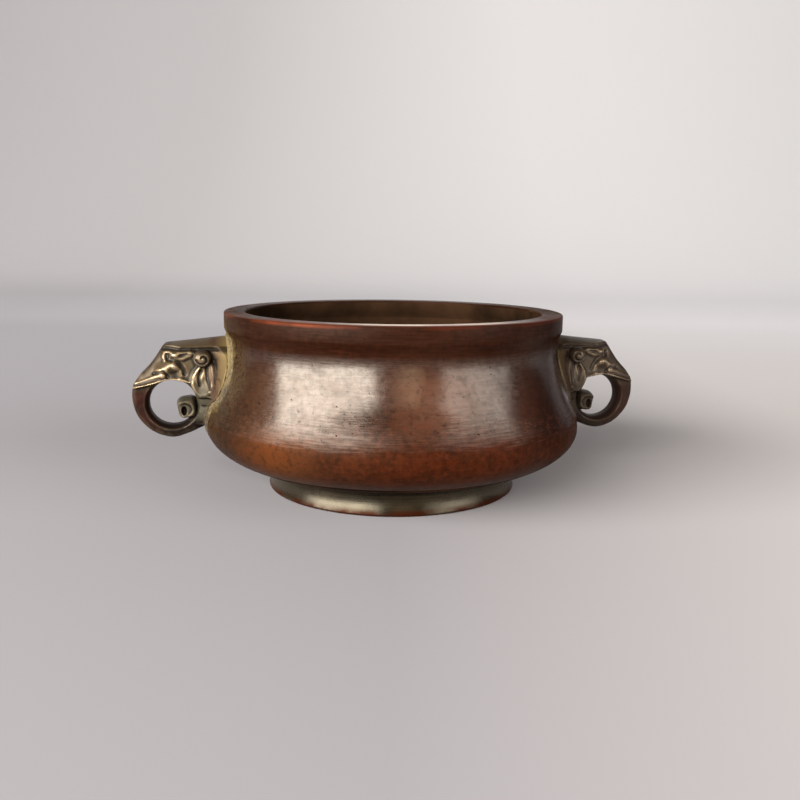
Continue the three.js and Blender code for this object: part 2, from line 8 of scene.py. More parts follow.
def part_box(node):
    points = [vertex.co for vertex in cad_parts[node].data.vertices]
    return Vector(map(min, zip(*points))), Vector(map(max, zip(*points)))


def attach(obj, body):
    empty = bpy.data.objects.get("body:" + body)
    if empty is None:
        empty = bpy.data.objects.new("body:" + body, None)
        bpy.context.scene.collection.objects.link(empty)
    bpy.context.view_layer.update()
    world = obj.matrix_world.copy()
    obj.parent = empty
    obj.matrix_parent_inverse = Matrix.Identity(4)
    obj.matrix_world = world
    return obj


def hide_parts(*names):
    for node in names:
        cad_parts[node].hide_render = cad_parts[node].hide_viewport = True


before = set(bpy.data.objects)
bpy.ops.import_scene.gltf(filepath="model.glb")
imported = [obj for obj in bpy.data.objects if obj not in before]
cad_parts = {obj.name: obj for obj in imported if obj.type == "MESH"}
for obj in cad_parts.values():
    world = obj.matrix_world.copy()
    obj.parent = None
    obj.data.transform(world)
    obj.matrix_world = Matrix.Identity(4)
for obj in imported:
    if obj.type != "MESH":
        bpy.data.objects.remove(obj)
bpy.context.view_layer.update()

# The vessel's sizes, in metres. Its height and its widths come from the frame.
bowl_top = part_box("bowl")[1]
foot_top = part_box("foot_ring")[1]
HEIGHT = bowl_top.z
BELLY_RADIUS = bowl_top.y
FOOT_HEIGHT = foot_top.z
FOOT_RADIUS = foot_top.y
RIM_RADIUS = BELLY_RADIUS - 0.0056
BELLY_HEIGHT = 0.0193
WAIST_HEIGHT = 0.0436
WAIST_RADIUS = RIM_RADIUS - 0.001
LIP_WIDTH = 0.006
LIP_HEIGHT = 0.0042
LIP_ROUND = 0.0005
WALL = 0.0036
INNER_WALL_TOP = HEIGHT - LIP_HEIGHT - 0.001
FLOOR_SLOPE_WIDTH = 0.004
FLOOR_SLOPE_HEIGHT = 0.0012
SEAT_RADIUS = FOOT_RADIUS - 0.0028
BASE_RADIUS = SEAT_RADIUS - 0.0032
BASE_HEIGHT = FOOT_HEIGHT - 0.0012
CENTRE_RADIUS = 0.004  # within it, the base and the floor are each one flat face
FOOT_WIDTH = 0.0046
FOOT_TAPER = 0.0008
FOOT_EDGE = 0.0006
TURNS = 384
MM = 0.001

# Wear of the turned forms, inwards only: the size, waves round, turn for each metre up, and start of a wave
WAVES = [(1, 3, 60, 0), (0.6, 7, -210, 1), (0.35, 13, 330, 2)]
BOWL_WEAR = 0.00004
FOOT_WEAR = 0.00002
TRUE_RADIUS = 0.03  # up to it, the forms stay true

# The camera, fitted to the photograph
CAMERA_AZIMUTH = math.radians(-9.5)
CAMERA_PLACE = Matrix.Rotation(CAMERA_AZIMUTH, 3, "Z") @ Vector((0, -0.2524, 0.0714))
CAMERA_PITCH = math.radians(10.46)
CAMERA_ROLL = math.radians(0.707)
CAMERA_LENS = 38.25
CAMERA_SENSOR = 36
CAMERA_SHIFT = 0.0098


# Curves and meshes


def bezier(start, first, second, end, steps):
    """Points along a cubic curve, without its start."""
    t = np.linspace(0, 1, steps + 1)[1:, None]
    a, b, c, d = (np.array(p, float) for p in (start, first, second, end))
    return (1 - t) ** 3 * a + 3 * t * (1 - t) ** 2 * b + 3 * t**2 * (1 - t) * c + t**3 * d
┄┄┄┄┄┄
Restate, word for word and with nothing added, the lines from the first line of the listing through the one where "if empty is" stands.

- **ANSWER TO THIS TASK**:
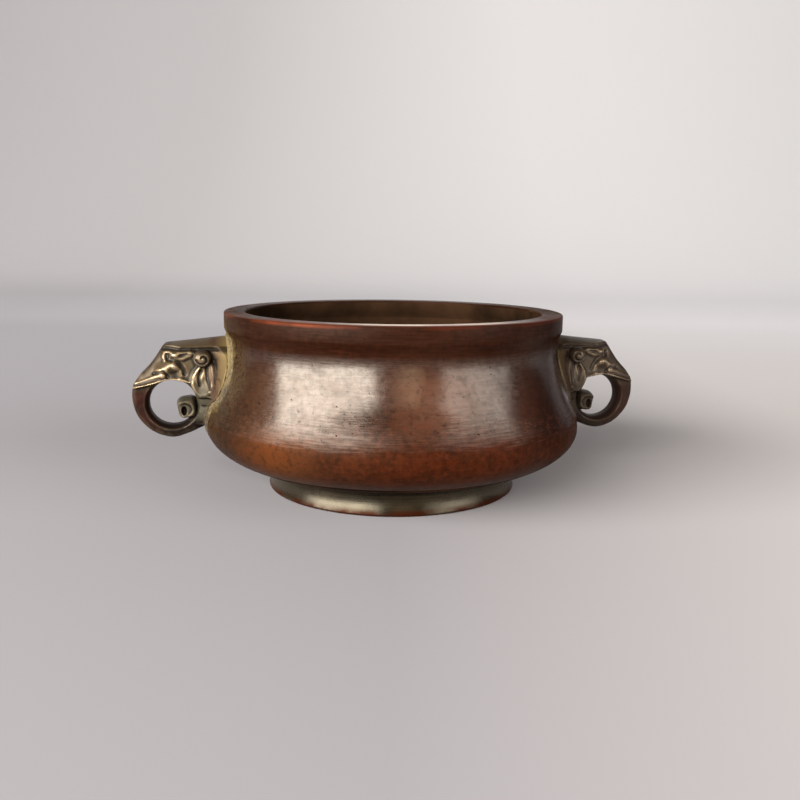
Continue the three.js and Blender code for this object: part 2, from line 8 of scene.py. More parts follow.
def part_box(node):
    points = [vertex.co for vertex in cad_parts[node].data.vertices]
    return Vector(map(min, zip(*points))), Vector(map(max, zip(*points)))


def attach(obj, body):
    empty = bpy.data.objects.get("body:" + body)
    if empty is None:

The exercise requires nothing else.